The activists from California and Maryland will still each face one misdemeanor count of criminal trespass, said Iron County Attorney Scott Garrett on Monday. Prosecutors received the case after the four activists pleaded not guilty last week.

The charges being dropped came under a law that makes it a crime to conduct undercover investigations of slaughterhouses and factory farms. It's being challenged by activists who say it was designed to prevent exposure of unsafe practices.

Six other states have similar measures, but the only other person to face charges was also from Utah, according to Matthew Liebman, a lawyer from the Animal Legal Defense Fund, a group suing to strike down the law.

Police say the four activists from the Farm Animal Rights Movement drove onto private property at southwestern Utah's Circle Four Farms in September and took pictures. Their lawyer says they were on a public roadway and only captured images of farm buildings, not workers or animals.

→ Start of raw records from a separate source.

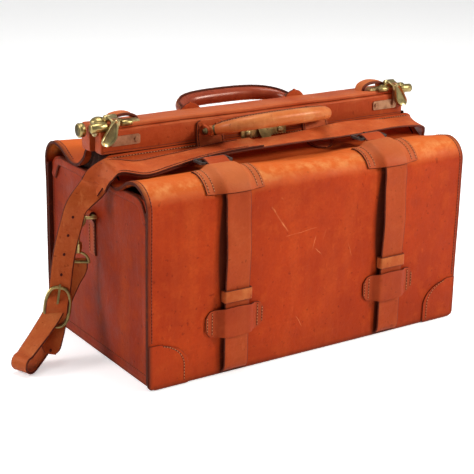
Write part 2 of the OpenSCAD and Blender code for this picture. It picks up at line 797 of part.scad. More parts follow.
// Bolt plate that slides on the back of the front bar, in the gap between the bars
module lock_bolt() {
    color(steel) translate([frame_x, 0, 0]) span([-14, -bar_y0 + 0.2, lock_z - 4], [4, -2.2, lock_z + 4]);
}

// Strike plate on the rear bar's front face
module lock_strike() {
    color(steel) translate([frame_x, 0, 0]) difference() {
        span([-22, -1.2, frame_z + 6], [22, 0, bar_top - 6]);
        rod_y(-2, 1, 0, lock_z, 4);
    }
}

base_panel();
base_board();
front_panel();
back_panel();
left_end_panel();
right_end_panel();
front_welt();
back_welt();
corner_patches();
end_rims();
end_boards();
lining();
front_shelf();
rear_shelf();
left_gusset();
right_gusset();
pivot_rivets();
left_strap();
right_strap();
front_upper_keepers();
back_upper_keepers();
lower_keepers();
left_slider_loop();
right_slider_loop();
left_strap_buckle();
right_strap_buckle();
left_buckle_prong();
right_buckle_prong();
ring_chapes();
left_d_ring();
right_d_ring();
left_swivel_eye();
right_swivel_eye();
left_snap_hook();
right_snap_hook();
left_hook_gate();
right_hook_gate();
shoulder_strap();
buckle_strap();
shoulder_buckle();
shoulder_buckle_prong();
front_frame_cover();
front_frame_steel();
rear_frame_cover();
rear_frame_steel();
catch_plates();
catch_pins();
left_catch_lever();
right_catch_lever();
catch_bars();
front_handle_chapes();
front_handle_pins();
front_handle();
rear_handle_chapes();
rear_handle_pins();
rear_handle();
lock_plate();
lock_slide();
lock_bolt();
lock_strike();
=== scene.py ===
import json
import math

import bmesh
import bpy
import numpy as np
from mathutils import Matrix, Vector


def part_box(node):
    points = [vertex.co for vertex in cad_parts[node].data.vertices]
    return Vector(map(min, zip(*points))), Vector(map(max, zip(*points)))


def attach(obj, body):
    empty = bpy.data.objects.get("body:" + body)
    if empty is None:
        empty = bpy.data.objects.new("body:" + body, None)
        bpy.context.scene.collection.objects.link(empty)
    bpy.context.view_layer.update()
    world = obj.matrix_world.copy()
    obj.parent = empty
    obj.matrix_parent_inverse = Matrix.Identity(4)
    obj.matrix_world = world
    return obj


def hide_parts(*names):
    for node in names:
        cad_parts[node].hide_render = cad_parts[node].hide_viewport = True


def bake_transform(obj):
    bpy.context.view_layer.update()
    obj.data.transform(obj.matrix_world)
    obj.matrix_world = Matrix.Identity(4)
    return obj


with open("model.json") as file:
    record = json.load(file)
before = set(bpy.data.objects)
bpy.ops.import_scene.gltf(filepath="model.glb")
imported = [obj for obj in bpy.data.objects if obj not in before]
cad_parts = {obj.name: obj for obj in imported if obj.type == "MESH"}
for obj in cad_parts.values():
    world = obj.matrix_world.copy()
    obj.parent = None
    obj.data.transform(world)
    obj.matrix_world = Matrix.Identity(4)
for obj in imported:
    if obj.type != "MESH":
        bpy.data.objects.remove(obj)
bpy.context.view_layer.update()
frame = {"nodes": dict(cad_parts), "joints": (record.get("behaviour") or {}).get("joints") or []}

MM = 0.001


def corners(node):
    """Lowest and highest corner of a CAD node, in millimetres."""
    lo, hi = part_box(node)
    return np.array(lo) / MM, np.array(hi) / MM


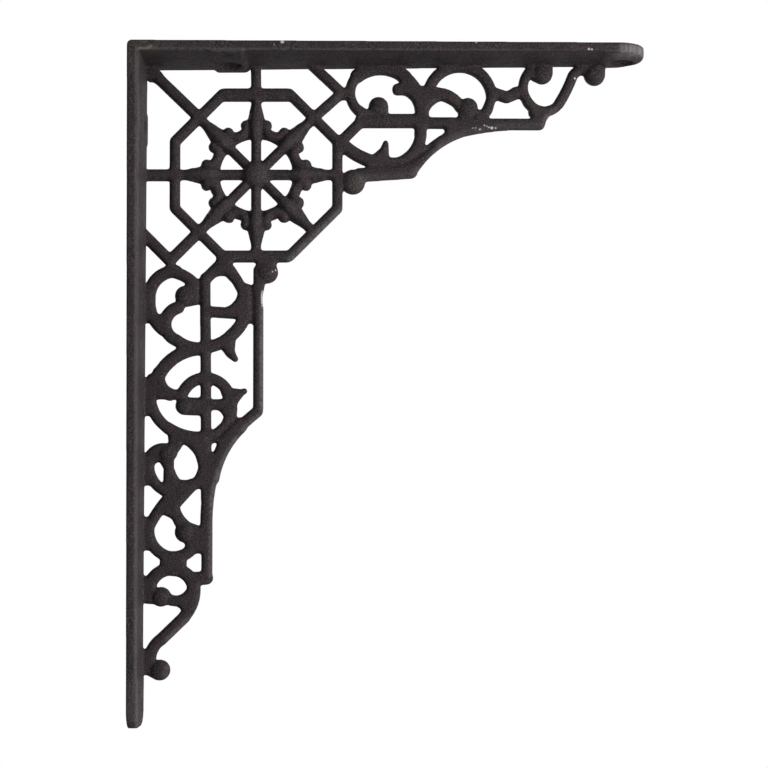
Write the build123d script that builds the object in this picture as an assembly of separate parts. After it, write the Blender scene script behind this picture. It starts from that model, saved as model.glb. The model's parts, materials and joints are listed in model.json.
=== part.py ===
from build123d import *
import math
import os

# Iron shelf bracket: one casting, an L of two tapering strips with a pierced web between them.
# Frame while drawing: X out from the wall face, Z up to the shelf face (z = 0), Y back into the
# casting, with the front of the web at y = 0. Points of the web are written as
# (distance from the wall face, distance below the shelf face), in millimetres.

# Driving dimensions
REACH = 188.6  # wall face to the end of the shelf strip
DROP = 249.2  # shelf face to the end of the wall strip
ROOT_THICK = 3.5  # strips, at the corner
TIP_THICK = 3.0  # strips, at the tips
CORNER_FRONT = -21.2  # front edge of the strips at the corner
CORNER_BACK = 7.7  # back edge of the strips at the corner
TIP_FRONT = -17.5
TIP_BACK = 3.8
CORNER_ROUND = 1.9
SHELF_TIP_ROUND = 9.8
WALL_TIP_ROUND = 6.5
WEB_THICK = 4.0
BAR = 3.2  # common width of a web bar, as drawn
MOULD_SWELL = 0.3  # every bar comes out of the sand mould this much wider than drawn
DOME_RISE = 1.1  # ball ends and hub stand this far in front of the bars
DOME_SEAT = 0.3  # and start this far inside them
DOME_CROWN = 0.6  # flat crown of a ball end, as a share of its radius

# Wheel
WHEEL_CENTRE = (45.1, 44.2)
WHEEL_APOTHEM = 30.4  # centre to the middle line of the octagon's sides
SPOKES = 8
HUB_RADIUS = 4.9
RING_INNER = 13.9
RING_OUTER = 17.6
LOBE_RADIUS = 1.9
LOBE_ALONG = 18.6  # along the spoke
LOBE_ASIDE = 3.8  # to each side of the spoke
SPOKE_BAR = 3.0
LEAF = [(12, 1.4), (18, 3.1), (20.5, 3.1), (27, 1.5)]  # along the spoke, half width
SPINDLE_START = 12.2  # swelling on each spoke, from here along it
SPINDLE_BELLY = 17.0
SPINDLE_END = 27.0
SPINDLE_RADIUS = 2.5
SPINDLE_END_RADIUS = 1.2
SPINDLE_AXIS = 1.4  # depth of its middle line behind the front of the bars
SPINDLE_SIDES = 8

# Ball ends: (distance from the wall face, distance below the shelf face, radius)
BALLS = [
    (90.9, 18.7, 3.4),
    (81.3, 46.9, 4.4),
    (124.4, 19.1, 3.4),
    (152.3, 6.0, 3.6),
    (171.9, 6.5, 3.6),
    (18.9, 89.8, 3.8),
    (49.3, 80.8, 3.9),
    (18.6, 131.0, 3.1),
    (12.0, 148.4, 3.4),
    (19.1, 177.9, 3.6),
    (10.0, 202.0, 3.5),
    (9.6, 229.2, 3.7),
    (WHEEL_CENTRE[0], WHEEL_CENTRE[1], HUB_RADIUS),
]

# Lengths down the wall strip where the scrolls run into it, and how far out they reach
WELD_NEAR = 2.2
WELD_FAR = 6.2
WALL_WELDS = [
    (85.4, 99.6),
    (120.4, 134.4),
    (148.6, 160.4),
    (172.4, 184.6),
    (194.4, 204.2),
    (221.6, 230.4),
]

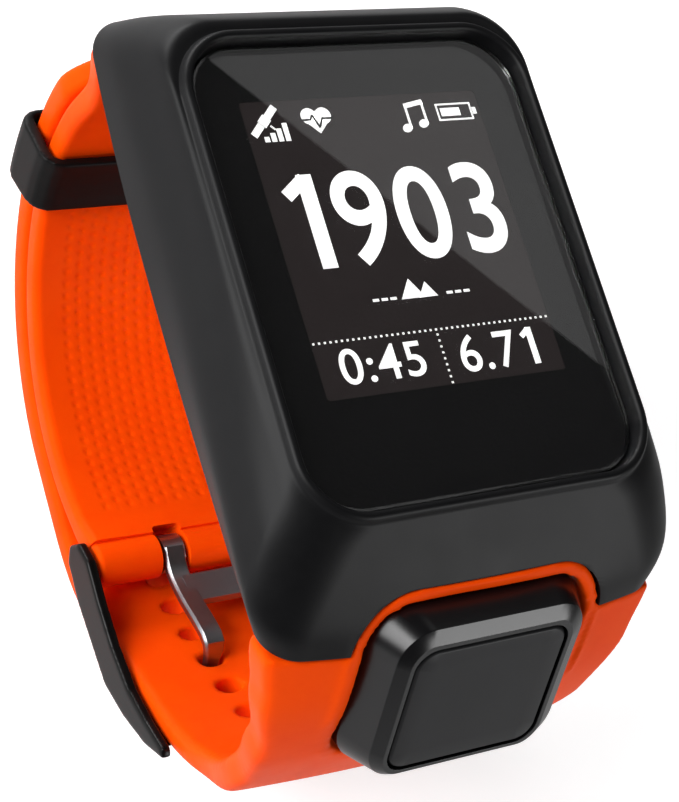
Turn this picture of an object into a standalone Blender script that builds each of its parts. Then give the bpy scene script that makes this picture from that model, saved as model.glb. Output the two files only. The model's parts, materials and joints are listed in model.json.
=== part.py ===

Attorney T. Matthew Phillips has said his clients were trying to retrace the pigs' path to a California slaughterhouse, not trying to provoke an arrest. They are Sarah Jane Gage, 43, of Los Angeles; Robert Penney, 64, of Laguna Beach, California; Harold Weiss, 34, of Pasadena, California; and Bryan Monell, 50, of Mount Rainier, Maryland, according to court records.

Phillips didn't immediately return a message seeking comment Monday.

Circle Four Farms is part of Murphy-Brown LLC, the livestock production subsidiary of the world's largest pork producer, Smithfield Foods Inc. The Utah farm raises and markets about 1.2 million hogs per year and employs about 450 people.

Members of the Bethesda, Maryland-based Farm Animal Rights Movement want to end the use of animals for food, according to the group's website, and promote a vegan lifestyle with advertisements and occasional dramatic protests.